▶ Job
Among the lines below, keep only those from the one containing "left_front_post();" through the one containing "before = set(bpy.data.objects)", and reproduce them exactly.

▶ Provided material
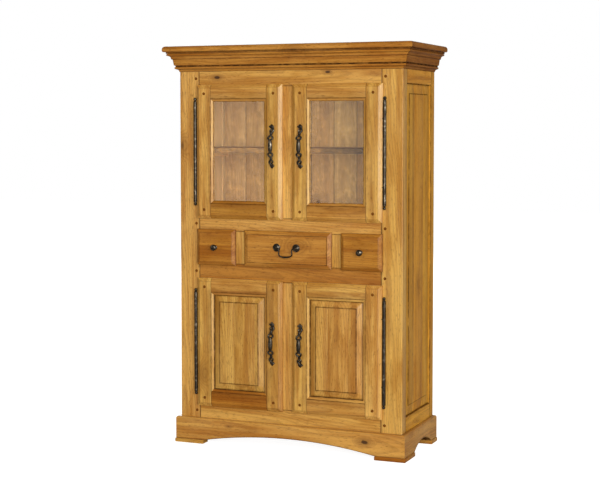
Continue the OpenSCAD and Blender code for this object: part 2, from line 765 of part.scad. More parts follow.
module left_drawer_front() piece(oak) handed(-1) side_drawer_front();
module right_drawer_front() piece(oak) side_drawer_front();
module left_drawer_box() piece(pale_wood) handed(-1) drawer_box(side_box_x);
module right_drawer_box() piece(pale_wood) drawer_box(side_box_x);
module centre_drawer_box() piece(pale_wood) drawer_box(centre_box_x);
module left_drawer_knob() piece(iron) handed(-1) side_knob();
module right_drawer_knob() piece(iron) side_knob();

// Posts of the bail: a turned rosette, a neck and an eye that the bail's pivot runs in
module bail_posts() piece(iron) both_sides() difference() {
  eye_r = bail_pivot_d / 2 + 3;
  reach = door_face - bail_axis_y;
  union() {
    translate([bail_span / 2, door_face, bail_axis_z]) rotate([90, 0, 0]) rotate_extrude() polygon([
      [0, -spigot_l], [spigot_d / 2, -spigot_l], [spigot_d / 2, 0], [rosette_d / 2, 0], [rosette_d / 2, 1.5],
      [rosette_d / 2 - 4, 3], [rosette_d / 2 - 6, 3], [5, 6], [3.5, 7], [3.5, reach], [0, reach]]);
    bar_x(bail_axis_y, bail_axis_z, 2 * eye_r, [bail_span / 2 - 4, bail_span / 2 + 4]);
  }
  bar_x(bail_axis_y, bail_axis_z, bail_pivot_d + 2 * turn_clearance, [bail_span / 2 - 6, bail_span / 2 + 6]);
}

// Smooth curve through a list of points, with its own steps between each two
function smooth(p, steps = 6) = let (last = len(p) - 1) concat(
  [for (i = [0 : last - 1], k = [0 : steps - 1]) let (
      t = k / steps,
      a = p[max(i - 1, 0)], b = p[i], c = p[i + 1], d = p[min(i + 2, last)])
    b + (c - a) / 2 * t + (2 * a - 5 * b + 4 * c - d) / 2 * t * t + (3 * b - a - 3 * c + d) / 2 * t * t * t],
  [p[last]]);

// Bail with swan necks: from each pivot it turns in and down, and its bow swells in the middle
module bail() piece(iron) translate([0, bail_axis_y, bail_axis_z]) {
  neck = [[-0.86, 0], [-0.8, -0.02], [-0.7, -0.13], [-0.65, -0.3], [-0.67, -0.52], [-0.61, -0.74], [-0.34, -0.86]];
  shape = concat(neck, [[0, -0.89]], [for (i = [len(neck) - 1 : -1 : 0]) [-neck[i][0], neck[i][1]]]);
  half = bail_span / 2;
  path = [for (p = smooth(shape, 4)) [p[0] * half, 0, p[1] * bail_drop]];
  rod(path, [for (p = path) bail_rod_d / 2 + 1.5 * pow(cos(p[0] / half * 90), 6)]);
  for (side = [-1, 1])
    bar_x(0, 0, bail_pivot_d, side > 0 ? [0.82 * half, half + 5] : [-half - 5, -0.82 * half]);
}

left_front_post();
right_front_post();
left_rear_post();
right_rear_post();
side_rails();
left_side_panel();
right_side_panel();
front_top_rail();
front_middle_rail();
front_lower_rail();
front_bottom_rail();
mullions();
drawer_dividers();
frame_pegs();
back_boards();
back_rails();
top_board();
decks();
shelves();
shelf_bearers();
drawer_guides();
door_catches();
cornice_front();
cornice_sides();
plinth_front();
plinth_sides();
plinth_back();
foot_pads();
hinge_knuckles();
hinge_pins();
upper_left_door_frame();
upper_left_door_pegs();
upper_left_door_glass();
upper_left_hinge_barrel();
upper_left_handle();
upper_right_door_frame();
upper_right_door_pegs();
upper_right_door_glass();
upper_right_hinge_barrel();
upper_right_handle();
lower_left_door_frame();
lower_left_door_pegs();
lower_left_door_panel();
lower_left_hinge_barrel();
lower_left_handle();
lower_right_door_frame();
lower_right_door_pegs();
lower_right_door_panel();
lower_right_hinge_barrel();
lower_right_handle();
left_drawer_front();
left_drawer_box();
left_drawer_knob();
right_drawer_front();
right_drawer_box();
right_drawer_knob();
centre_drawer_front();
centre_drawer_box();
bail_posts();
bail();
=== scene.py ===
import math
import random

import bmesh
import bpy
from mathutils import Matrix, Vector


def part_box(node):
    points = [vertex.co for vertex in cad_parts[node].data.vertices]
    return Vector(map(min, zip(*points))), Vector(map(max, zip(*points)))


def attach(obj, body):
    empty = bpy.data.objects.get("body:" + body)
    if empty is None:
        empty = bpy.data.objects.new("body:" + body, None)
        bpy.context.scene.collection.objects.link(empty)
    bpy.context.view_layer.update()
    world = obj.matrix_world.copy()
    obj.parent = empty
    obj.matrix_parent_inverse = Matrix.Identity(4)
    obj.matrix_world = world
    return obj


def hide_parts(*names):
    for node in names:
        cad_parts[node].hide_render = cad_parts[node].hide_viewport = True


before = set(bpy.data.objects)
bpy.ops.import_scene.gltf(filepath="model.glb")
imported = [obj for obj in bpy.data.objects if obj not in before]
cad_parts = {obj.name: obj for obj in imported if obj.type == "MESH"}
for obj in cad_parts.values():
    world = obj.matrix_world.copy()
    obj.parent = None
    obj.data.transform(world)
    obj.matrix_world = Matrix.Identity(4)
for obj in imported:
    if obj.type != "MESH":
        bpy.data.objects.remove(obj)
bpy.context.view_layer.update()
scene = bpy.context.scene
print("stage: frame loaded")


# small helpers for places that the frame gives
def span(node, axis):
    low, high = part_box(node)
    return low[axis], high[axis]


def middle(pair):
    return (pair[0] + pair[1]) / 2


faceY = span("front_middle_rail", 1)[0]
halfWidth = span("right_front_post", 0)[1]
postInner = span("right_front_post", 0)[0]
sideInner = halfWidth - 0.024
caseTop = span("right_front_post", 2)[1]
backY = span("right_rear_post", 1)[1]
rearPost = 0.074


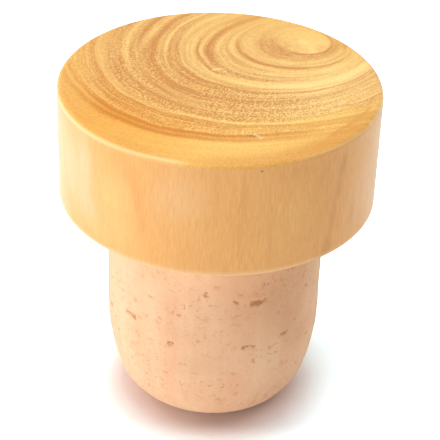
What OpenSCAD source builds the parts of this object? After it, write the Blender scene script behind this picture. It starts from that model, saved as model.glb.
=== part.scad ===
// A bottle stopper: a turned wooden head on a cork shank.
// The shank is glued into a blind socket in the head's underside.
// Millimetres, +Z up, origin at the centre of the shank's flat end.

/* [Head] */
// Diameter of the turned head
head_d = 28; // [25:0.5:36]
// Height of the head above its underside
head_h = 10.5; // [8:0.5:16]
// Radius of the rounding round the top edge
top_edge_r = 0.45; // [0.2:0.05:1]
// Chamfer that breaks the edge round the underside
lower_arris = 0.12; // [0.05:0.01:0.3]

/* [Shank] */
// Diameter of the cork shank, which seals the bottle's neck
shank_d = 19.5; // [17:0.5:21]
// Length of shank below the head
shank_l = 21; // [18:0.5:28]
// Height over which the shank's lower end draws in
nose_h = 9.4; // [8:0.2:12]
// Radius of the long curve down the nose
flank_r = 22; // [16:0.5:28]
// Radius of the tighter curve that runs into the flat end
toe_r = 4.5; // [3:0.25:6]

/* [Socket] */
// Depth of the blind socket in the head's underside
socket_depth = 4.5; // [3:0.5:6]
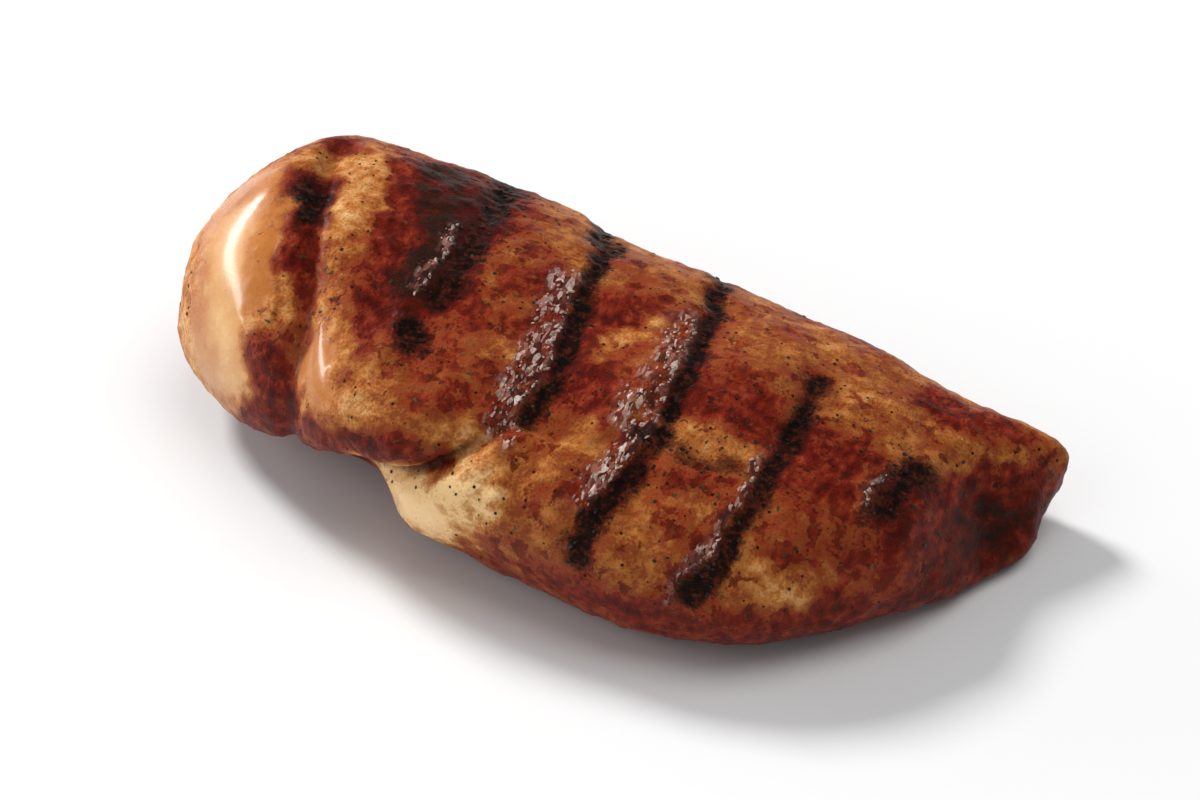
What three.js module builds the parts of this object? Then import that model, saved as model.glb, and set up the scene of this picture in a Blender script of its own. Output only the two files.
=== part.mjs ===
// A whole boneless chicken breast, smoked and then marked on a grill: one solid piece of meat.
// It lies on its flat underside. +X runs from the thick end to the tail, +Z is up, and the front,
// where a lobe of the thick end hangs over the lower muscle, faces -Y. All sizes are in millimetres.

import * as THREE from "three";
import { ImprovedNoise } from "three/addons/math/ImprovedNoise.js";

// Driving dimensions.
const LENGTH = 153; // from the thick end to the tip of the tail
const THICK_X = -77; // the whole is moved to the middle of its box at the end
const TAIL_X = THICK_X + LENGTH + 5.6; // the tail's end, before its slant brings it to the length

// How the breast changes along its length: evenly spaced values, from the thick end to the tail.
const BACK_REACH = [38, 44, 39, 32, 27.5, 22.5, 16.5, 14.5]; // from the middle line to the back edge
const FRONT_REACH = [33, 38, 42, 47, 52, 51, 37, 17]; // from the middle line to the front edge
const TOP_HEIGHT = [45, 46.5, 40, 34, 32, 28.5, 22.5, 19.5]; // of the top over the underside
const WAIST_HEIGHT = [15, 16, 16, 15, 13, 12, 10, 9]; // of the widest line over the underside
const LEAN = [0, 0, 0, 0, 0.05, 0.15, 0.25, 0.3]; // how far the top leans back, for each mm of height
// Exponents that round the ends, in plan before and behind the middle line and in height: the smaller,
// the blunter.
const THICK_END = { front: 0.66, back: 0.66, height: 0.56 };
const TAIL_END = { front: 0.5, back: 0.36, height: 0.34 };
const CROWN_SQUARENESS = [2.1, 2.1, 2.15, 2.15, 2.2, 2.25, 2.6, 2.8]; // over it: 2 is an ellipse
const FLANK_SQUARENESS = 2.4; // under it
const BASE_OVERSHOOT = 1.22; // the flank aims this far under the waist and is cut flat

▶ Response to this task
left_front_post();
right_front_post();
left_rear_post();
right_rear_post();
side_rails();
left_side_panel();
right_side_panel();
front_top_rail();
front_middle_rail();
front_lower_rail();
front_bottom_rail();
mullions();
drawer_dividers();
frame_pegs();
back_boards();
back_rails();
top_board();
decks();
shelves();
shelf_bearers();
drawer_guides();
door_catches();
cornice_front();
cornice_sides();
plinth_front();
plinth_sides();
plinth_back();
foot_pads();
hinge_knuckles();
hinge_pins();
upper_left_door_frame();
upper_left_door_pegs();
upper_left_door_glass();
upper_left_hinge_barrel();
upper_left_handle();
upper_right_door_frame();
upper_right_door_pegs();
upper_right_door_glass();
upper_right_hinge_barrel();
upper_right_handle();
lower_left_door_frame();
lower_left_door_pegs();
lower_left_door_panel();
lower_left_hinge_barrel();
lower_left_handle();
lower_right_door_frame();
lower_right_door_pegs();
lower_right_door_panel();
lower_right_hinge_barrel();
lower_right_handle();
left_drawer_front();
left_drawer_box();
left_drawer_knob();
right_drawer_front();
right_drawer_box();
right_drawer_knob();
centre_drawer_front();
centre_drawer_box();
bail_posts();
bail();
=== scene.py ===
import math
import random

import bmesh
import bpy
from mathutils import Matrix, Vector


def part_box(node):
    points = [vertex.co for vertex in cad_parts[node].data.vertices]
    return Vector(map(min, zip(*points))), Vector(map(max, zip(*points)))


def attach(obj, body):
    empty = bpy.data.objects.get("body:" + body)
    if empty is None:
        empty = bpy.data.objects.new("body:" + body, None)
        bpy.context.scene.collection.objects.link(empty)
    bpy.context.view_layer.update()
    world = obj.matrix_world.copy()
    obj.parent = empty
    obj.matrix_parent_inverse = Matrix.Identity(4)
    obj.matrix_world = world
    return obj


def hide_parts(*names):
    for node in names:
        cad_parts[node].hide_render = cad_parts[node].hide_viewport = True


before = set(bpy.data.objects)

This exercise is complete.